SHORT PROBLEM: Your task is to extract every line from the material below exactly.

DATASET CONTENT:
════════════════

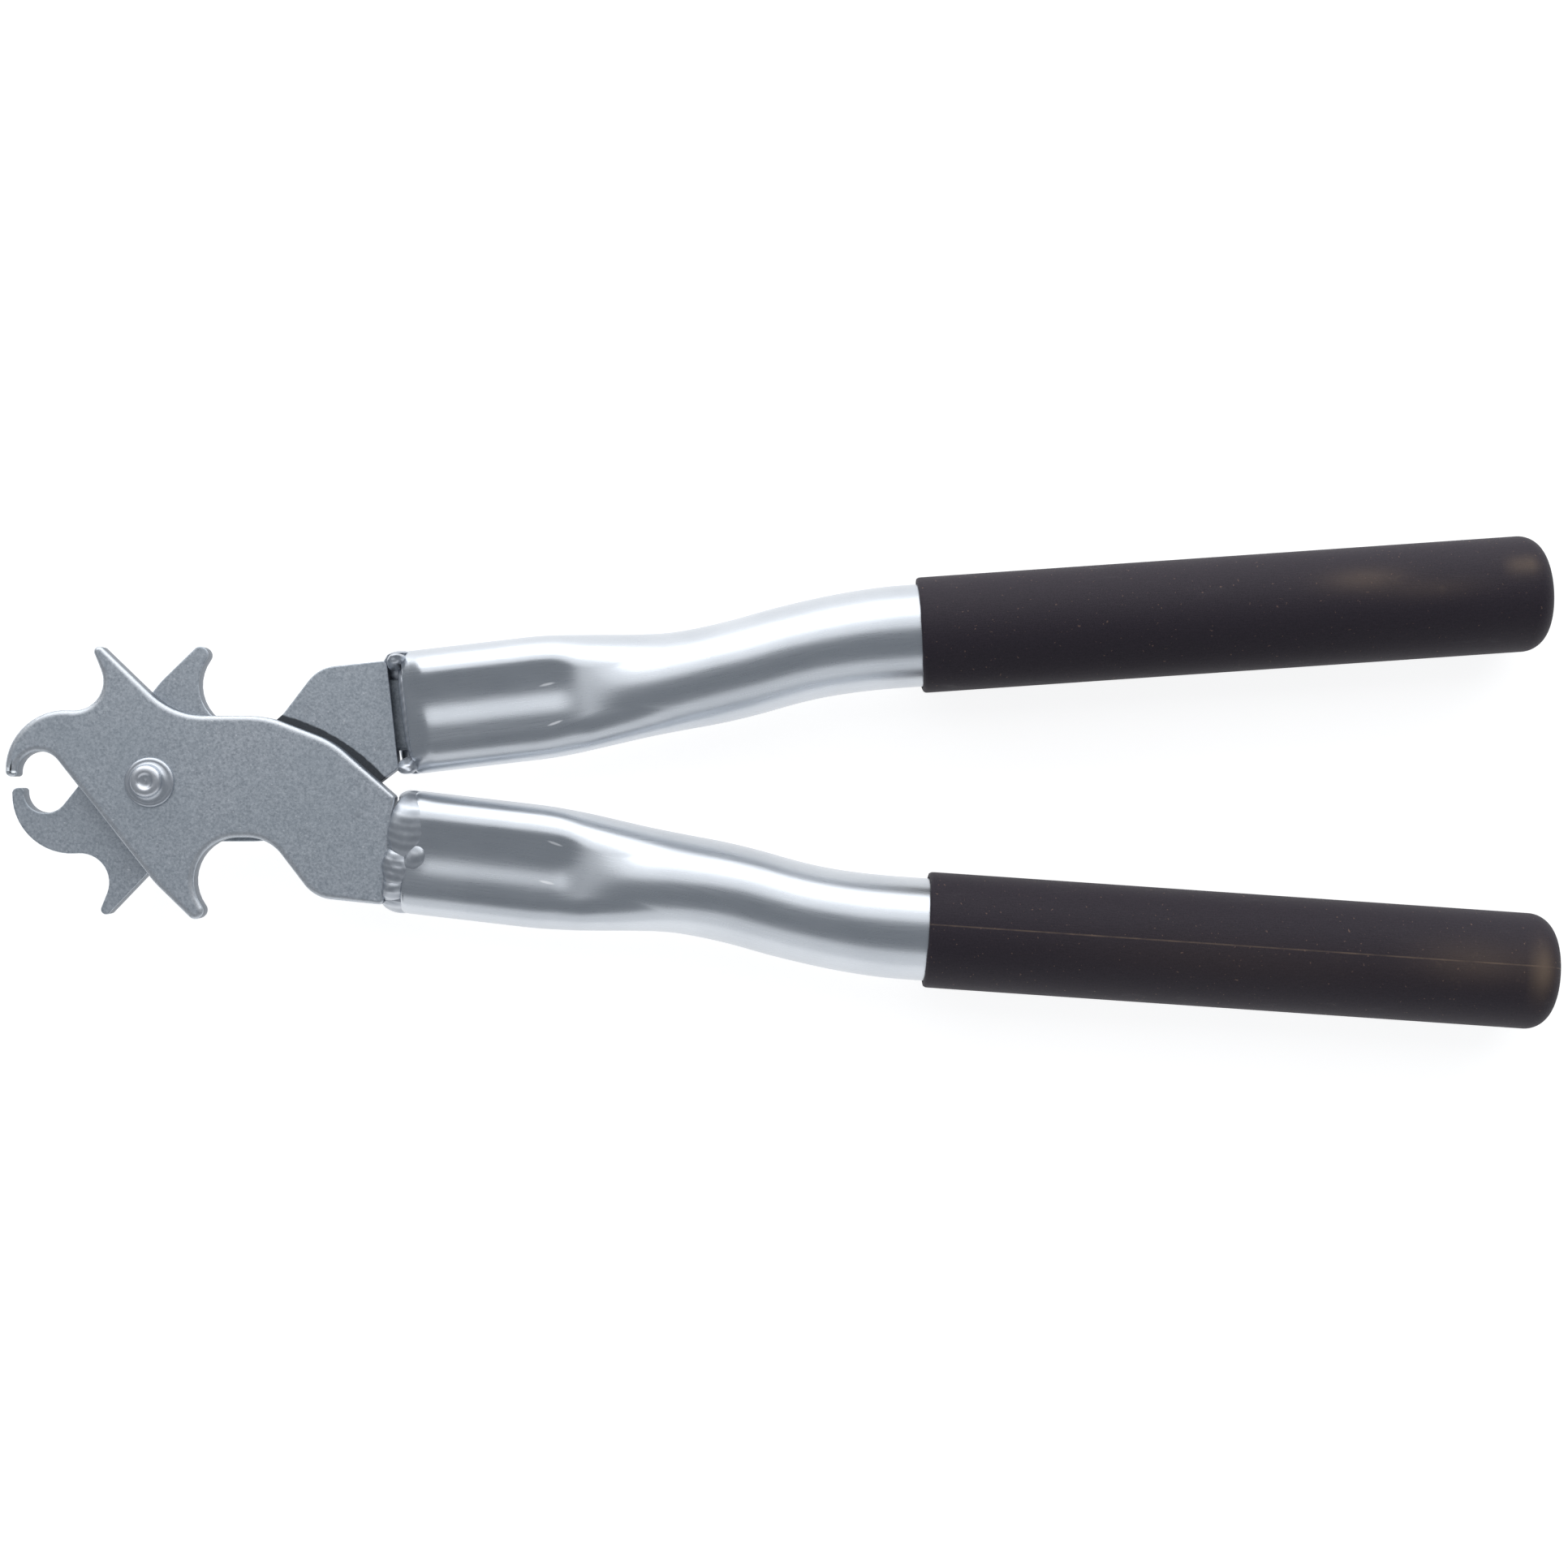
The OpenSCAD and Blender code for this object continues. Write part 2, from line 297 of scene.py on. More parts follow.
def streak_group():
    """Fine lines that run along a piece: noise stretched many times along the first direction."""
    group, given, out = new_group(
        "long_streaks", {"Vector": (0.0, 0.0, 0.0), "Fine": 40.0, "Broad": 8.0},
        ["Fine lines", "Broad lines", "Height"])
    w = Wiring(group)
    thin = w.stretched(given.outputs["Vector"], (1.0, 22.0, 1.0))
    fine = w.noise(thin, given.outputs["Fine"], 4.0, 0.6)
    broad = w.noise(thin, given.outputs["Broad"], 2.0, 0.5)
    w.put(out.inputs["Fine lines"], w.spread(fine, 0.35, 0.65))
    w.put(out.inputs["Broad lines"], w.spread(broad, 0.35, 0.65))
    w.put(out.inputs["Height"], fine)
    return group


def handling_group():
    """Marks of use: thin soft scuffs and small dark dirt spots, as two masks."""
    group, given, out = new_group(
        "handling_marks", {"Vector": (0.0, 0.0, 0.0), "Amount": 0.5}, ["Scuffs", "Dirt"])
    w = Wiring(group)
    lengthwise = w.stretched(given.outputs["Vector"], (140.0, 900.0, 300.0))
    scuff = w.noise(lengthwise, 1.0, 3.0, 0.6)
    dirt = w.noise(given.outputs["Vector"], 260.0, 4.0, 0.7)
    w.put(out.inputs["Scuffs"],
          w.math("MULTIPLY", w.spread(scuff, 0.62, 0.75), given.outputs["Amount"]))
    w.put(out.inputs["Dirt"],
          w.math("MULTIPLY", w.spread(dirt, 0.60, 0.78), given.outputs["Amount"]))
    return group


GRAIN = plated_grain_group()
STREAKS = streak_group()
HANDLING = handling_group()


def new_material(name):
    """Material with a Principled shader; gives the material, its wiring and the shader."""
    material = bpy.data.materials.new(name)
    material.use_nodes = True
    wiring = Wiring(material.node_tree)
    shader = material.node_tree.nodes["Principled BSDF"]
    return material, wiring, shader


def bumped(w, shader, height, strength, distance):
    """Joins a height to the shader's normal."""
    bump = w.tree.nodes.new("ShaderNodeBump")
    bump.inputs["Strength"].default_value = strength
    bump.inputs["Distance"].default_value = distance
    w.put(bump.inputs["Height"], height)
    w.put(shader.inputs["Normal"], bump.outputs["Normal"])


def coordinates(w, output="Object"):
    """Places on the piece: in its own space, or on its own map."""
    return w.tree.nodes.new("ShaderNodeTexCoord").outputs[output]


def attribute(w, name):
    """A number carried by the piece's points."""
    made = w.tree.nodes.new("ShaderNodeAttribute")
    made.attribute_name = name
    return made.outputs["Fac"]


def painted_shadow_line(w, place):
    """Mask of the painted shadow on the rear plate along the front plate's edge.

    The edge is close to an arc: the mask is 1 where the distance from the arc's centre, made
    ragged by noise, is within SHADOW_LINE_FULL of its radius, and it fades in along X.
    """
    split = w.node("ShaderNodeSeparateXYZ", Vector=place).outputs
    east = w.math("SUBTRACT", split["X"], PIVOT[0] + SHADOW_LINE_X * MM)
    north = w.math("SUBTRACT", split["Y"], PIVOT[1] - SHADOW_LINE_Y * MM)
    squares = w.math("ADD", w.math("MULTIPLY", east, east), w.math("MULTIPLY", north, north))
    ragged = w.math("MULTIPLY", w.noise(place, 900.0, 3.0), SHADOW_LINE_RAGGED * MM)
    reach = w.math("ADD", w.math("SQRT", squares), ragged)
    aside = w.math("ABSOLUTE", w.math("SUBTRACT", reach, SHADOW_LINE_RADIUS * MM))
    begun = w.spread(split["X"], PIVOT[0] + SHADOW_LINE_START * MM, PIVOT[0] + SHADOW_LINE_WHOLE * MM)
    near = w.spread(aside, SHADOW_LINE_FULL * MM, SHADOW_LINE_GONE * MM, 1.0, 0.0)
    line = w.math("MULTIPLY", near, begun)
    return w.math("MULTIPLY", line, attribute(w, "rear"))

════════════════

COMPLETE ANSWER:
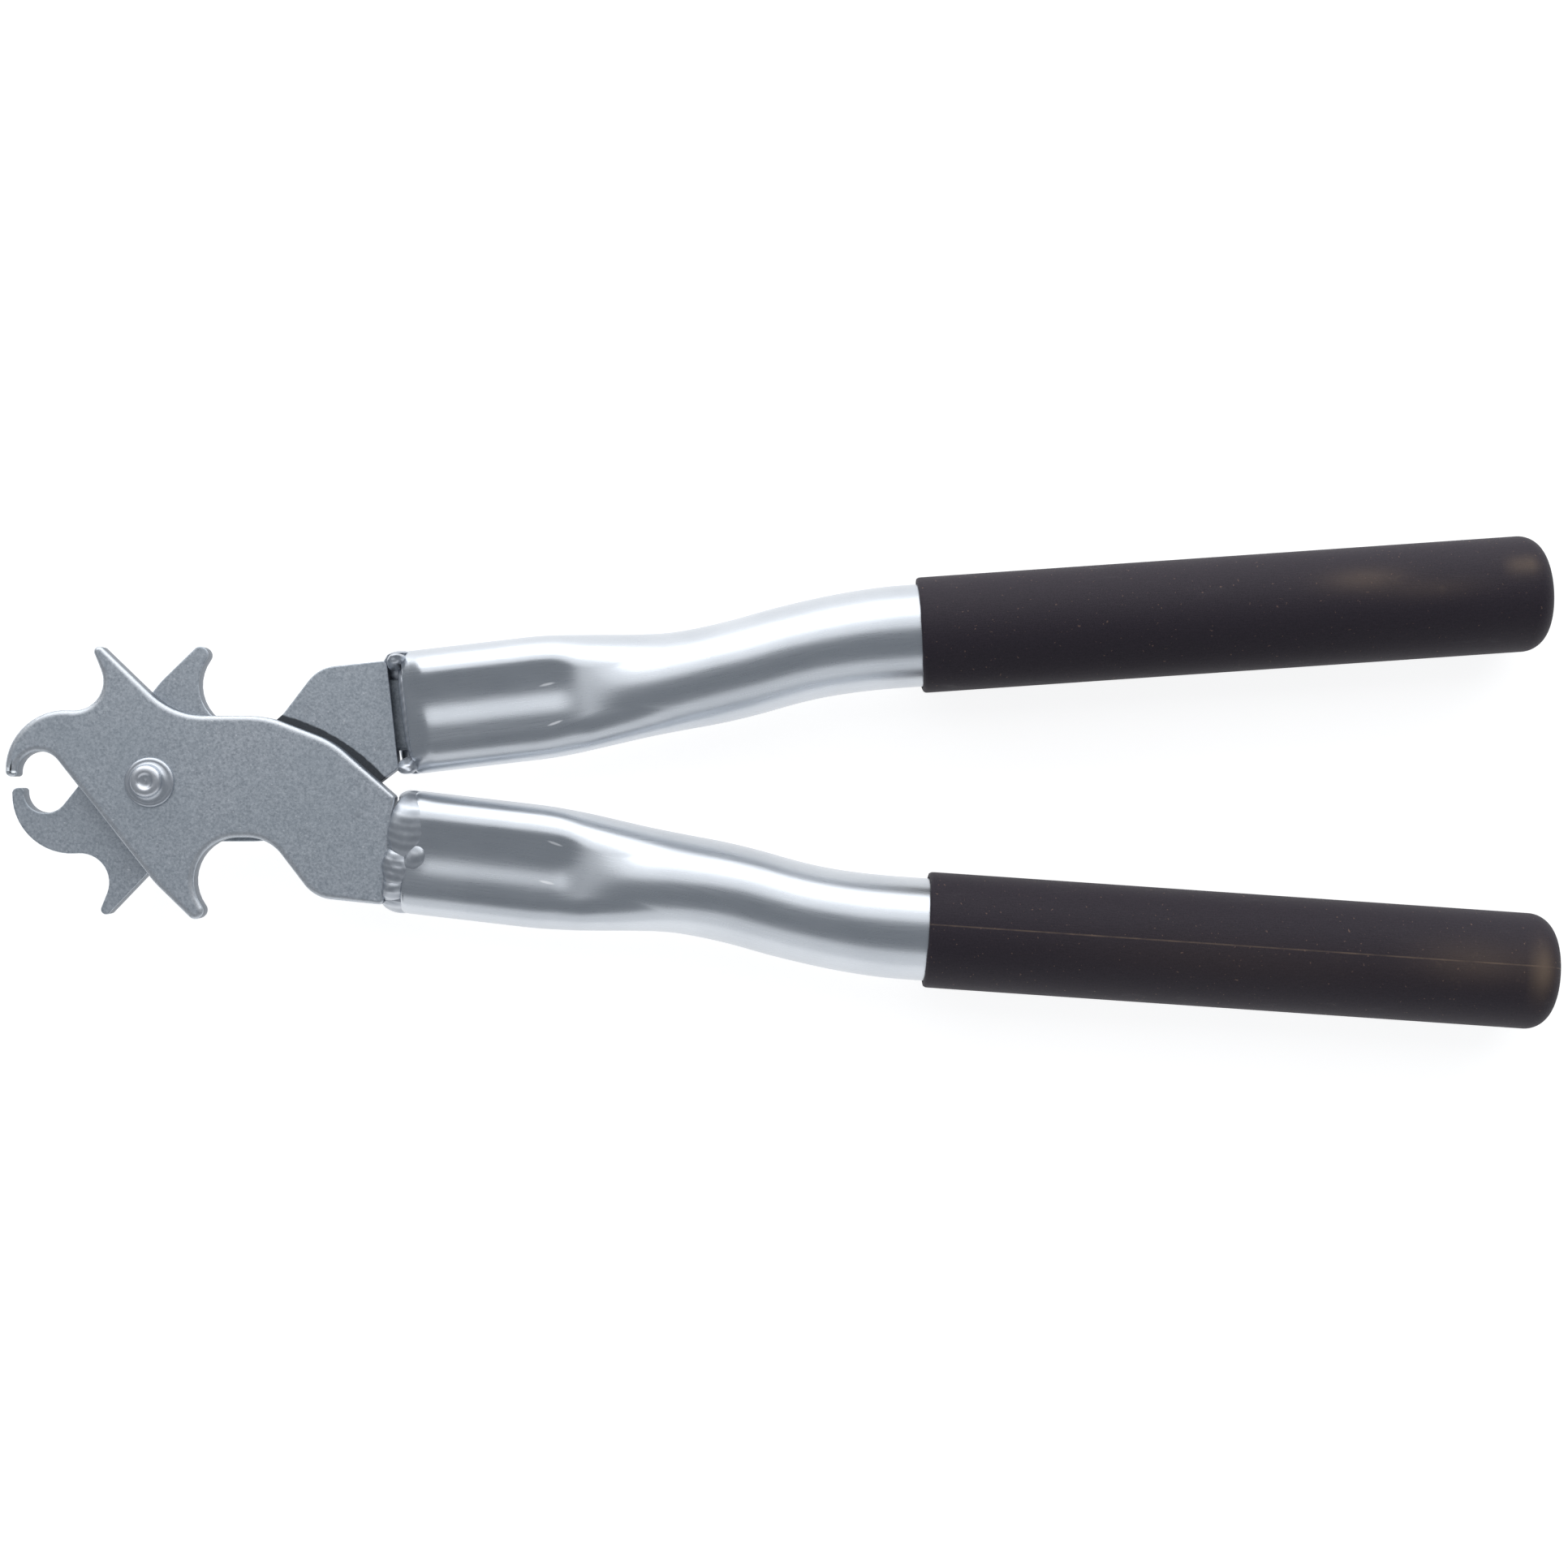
The OpenSCAD and Blender code for this object continues. Write part 2, from line 297 of scene.py on. More parts follow.
def streak_group():
    """Fine lines that run along a piece: noise stretched many times along the first direction."""
    group, given, out = new_group(
        "long_streaks", {"Vector": (0.0, 0.0, 0.0), "Fine": 40.0, "Broad": 8.0},
        ["Fine lines", "Broad lines", "Height"])
    w = Wiring(group)
    thin = w.stretched(given.outputs["Vector"], (1.0, 22.0, 1.0))
    fine = w.noise(thin, given.outputs["Fine"], 4.0, 0.6)
    broad = w.noise(thin, given.outputs["Broad"], 2.0, 0.5)
    w.put(out.inputs["Fine lines"], w.spread(fine, 0.35, 0.65))
    w.put(out.inputs["Broad lines"], w.spread(broad, 0.35, 0.65))
    w.put(out.inputs["Height"], fine)
    return group


def handling_group():
    """Marks of use: thin soft scuffs and small dark dirt spots, as two masks."""
    group, given, out = new_group(
        "handling_marks", {"Vector": (0.0, 0.0, 0.0), "Amount": 0.5}, ["Scuffs", "Dirt"])
    w = Wiring(group)
    lengthwise = w.stretched(given.outputs["Vector"], (140.0, 900.0, 300.0))
    scuff = w.noise(lengthwise, 1.0, 3.0, 0.6)
    dirt = w.noise(given.outputs["Vector"], 260.0, 4.0, 0.7)
    w.put(out.inputs["Scuffs"],
          w.math("MULTIPLY", w.spread(scuff, 0.62, 0.75), given.outputs["Amount"]))
    w.put(out.inputs["Dirt"],
          w.math("MULTIPLY", w.spread(dirt, 0.60, 0.78), given.outputs["Amount"]))
    return group


GRAIN = plated_grain_group()
STREAKS = streak_group()
HANDLING = handling_group()


def new_material(name):
    """Material with a Principled shader; gives the material, its wiring and the shader."""
    material = bpy.data.materials.new(name)
    material.use_nodes = True
    wiring = Wiring(material.node_tree)
    shader = material.node_tree.nodes["Principled BSDF"]
    return material, wiring, shader


def bumped(w, shader, height, strength, distance):
    """Joins a height to the shader's normal."""
    bump = w.tree.nodes.new("ShaderNodeBump")
    bump.inputs["Strength"].default_value = strength
    bump.inputs["Distance"].default_value = distance
    w.put(bump.inputs["Height"], height)
    w.put(shader.inputs["Normal"], bump.outputs["Normal"])


def coordinates(w, output="Object"):
    """Places on the piece: in its own space, or on its own map."""
    return w.tree.nodes.new("ShaderNodeTexCoord").outputs[output]


def attribute(w, name):
    """A number carried by the piece's points."""
    made = w.tree.nodes.new("ShaderNodeAttribute")
    made.attribute_name = name
    return made.outputs["Fac"]


def painted_shadow_line(w, place):
    """Mask of the painted shadow on the rear plate along the front plate's edge.

    The edge is close to an arc: the mask is 1 where the distance from the arc's centre, made
    ragged by noise, is within SHADOW_LINE_FULL of its radius, and it fades in along X.
    """
    split = w.node("ShaderNodeSeparateXYZ", Vector=place).outputs
    east = w.math("SUBTRACT", split["X"], PIVOT[0] + SHADOW_LINE_X * MM)
    north = w.math("SUBTRACT", split["Y"], PIVOT[1] - SHADOW_LINE_Y * MM)
    squares = w.math("ADD", w.math("MULTIPLY", east, east), w.math("MULTIPLY", north, north))
    ragged = w.math("MULTIPLY", w.noise(place, 900.0, 3.0), SHADOW_LINE_RAGGED * MM)
    reach = w.math("ADD", w.math("SQRT", squares), ragged)
    aside = w.math("ABSOLUTE", w.math("SUBTRACT", reach, SHADOW_LINE_RADIUS * MM))
    begun = w.spread(split["X"], PIVOT[0] + SHADOW_LINE_START * MM, PIVOT[0] + SHADOW_LINE_WHOLE * MM)
    near = w.spread(aside, SHADOW_LINE_FULL * MM, SHADOW_LINE_GONE * MM, 1.0, 0.0)
    line = w.math("MULTIPLY", near, begun)
    return w.math("MULTIPLY", line, attribute(w, "rear"))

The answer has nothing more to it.